Viewing a portfolio for a money manager, artist, or patient feedback for doctor is normal, so why is this not normal for a software engineer? I have some theories on this, unfortunately none of them definitively provable. The first is that the old method was normalized before code was portable and viewable easily. In the 90s it would have been difficult to submit code, as easily accessible code on the web didn’t really exist in the way it does today, and most engineers coded on workstations not laptops, so transporting the code and setting up for an interview would be highly abnormal for the time. Another theory is that academia crept into the interview process through some tech company influencers during the same time period, thus coding a well-known academic data structure/algorithm on the whiteboard was a reasonable test for academic focused hiring. Another theory is that if you they code on a whiteboard, then using the normal tools would be a breeze for them and thus they’re solid enough and know the craft well. In my opinion, this is the weakest of the theories as all coding on a whiteboard shows is that they can memorize syntax and have done a number of common coding exercises to prepare, it shows none of what they would do in a production scenario, or code they’ve written that’s in the real world being used.

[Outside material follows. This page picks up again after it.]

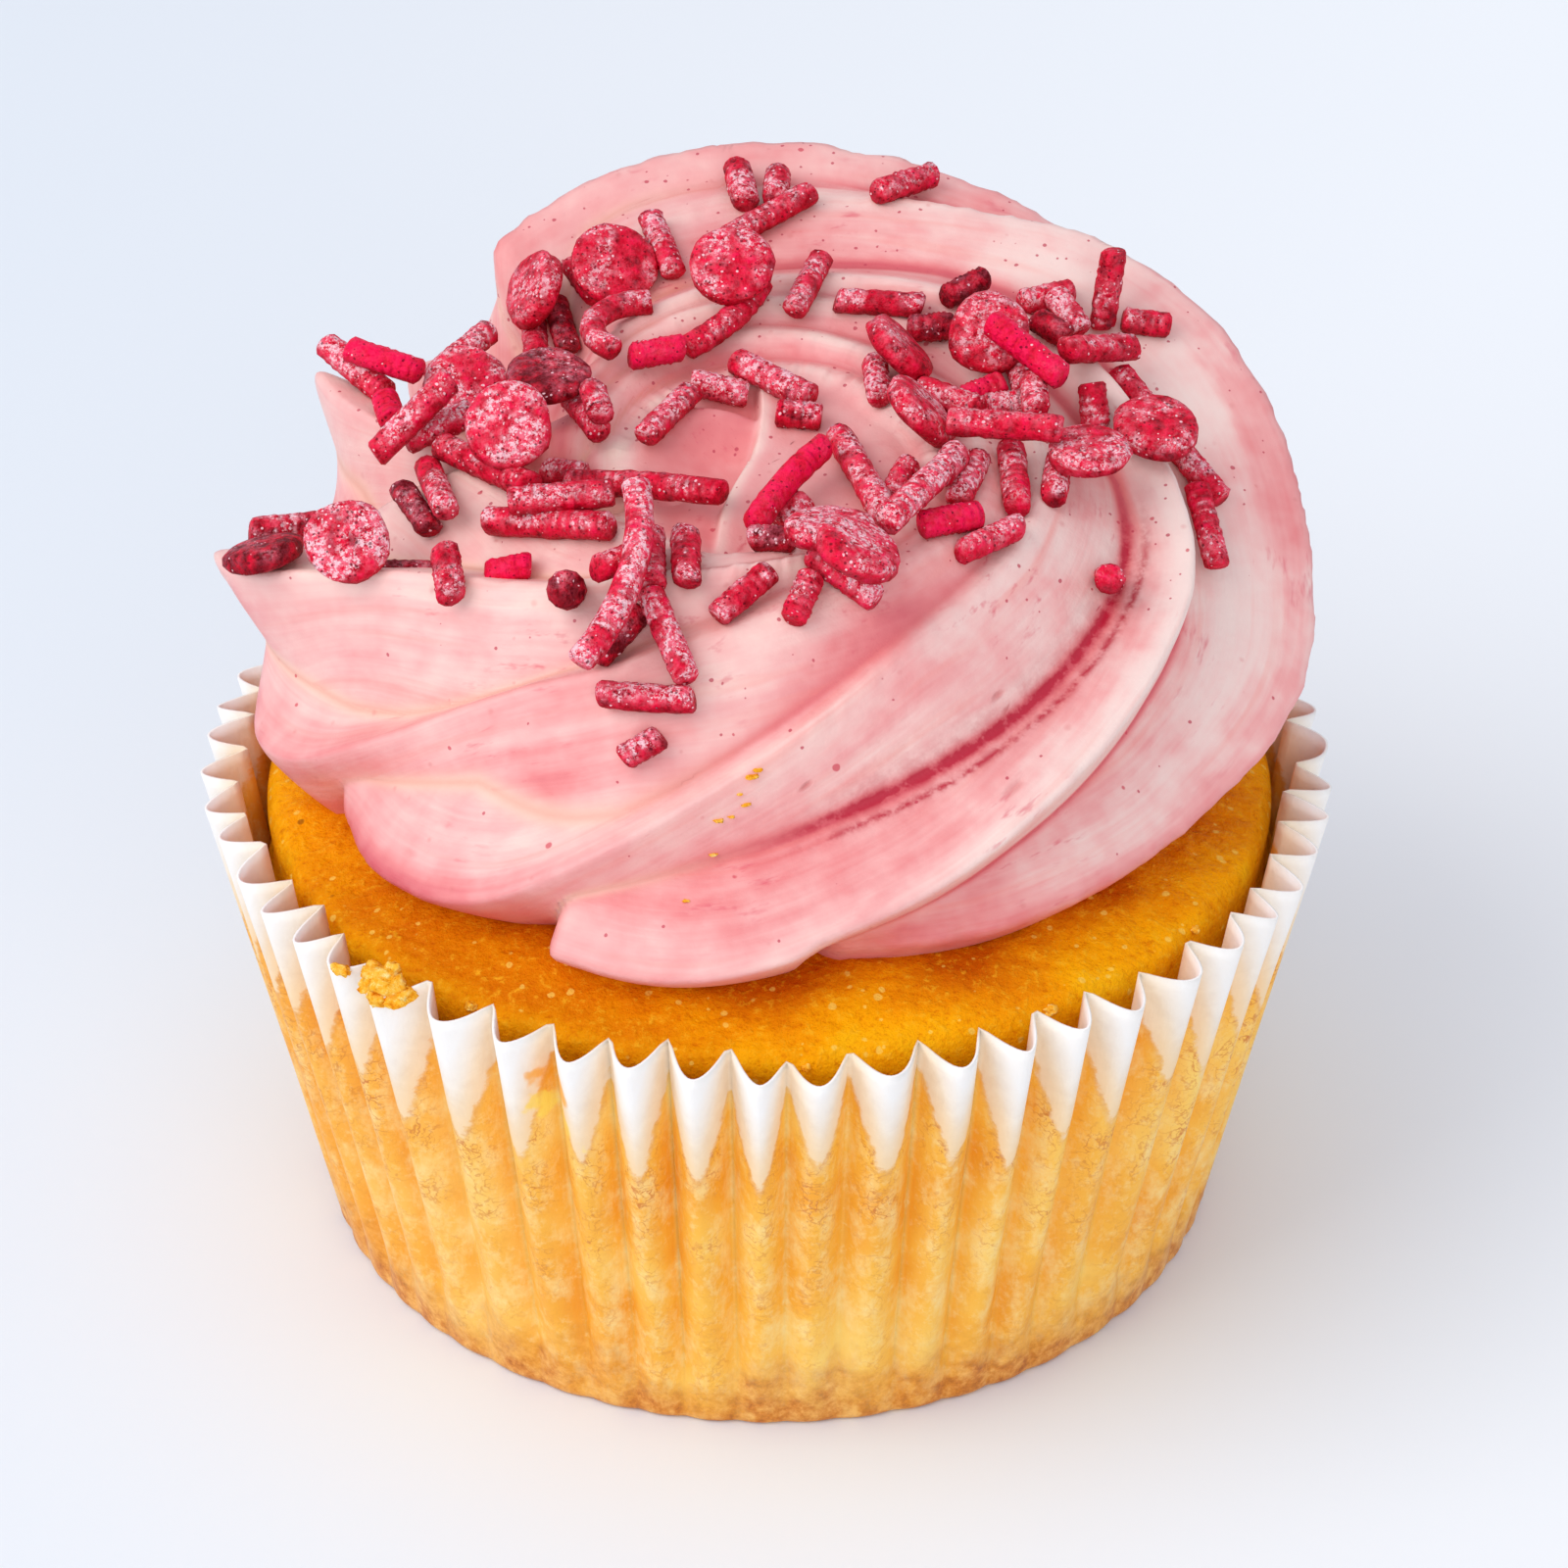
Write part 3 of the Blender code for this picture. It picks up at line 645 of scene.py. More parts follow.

The whiteboard also limits the complexity of code they can write, and as such is limited in showing off a software engineer’s skill set.

My last theory, the one I believe to be true, is laziness. Laziness is why most companies aren’t fixing their interviewing process. Even though massive companies with more resources and cash available than some mid-sized countries can’t find enough engineers, they refuse to admit fault with their hiring process. Not every software engineer is skilled enough to obtain a given position, of course, but whiteboard coding exercises as a criteria are the equivalent of claiming there’s a shortage of engineers you can hire because you want all of your engineers to be left-handed. You can find left-handed coders, but it’s an arbitrary bar that’s not relevant to the job. In 30+ years of coding I’ve never had to write code on a whiteboard for any reason other than an interview, which is why I refuse to subject candidates to it today. We can do better, so let’s do better.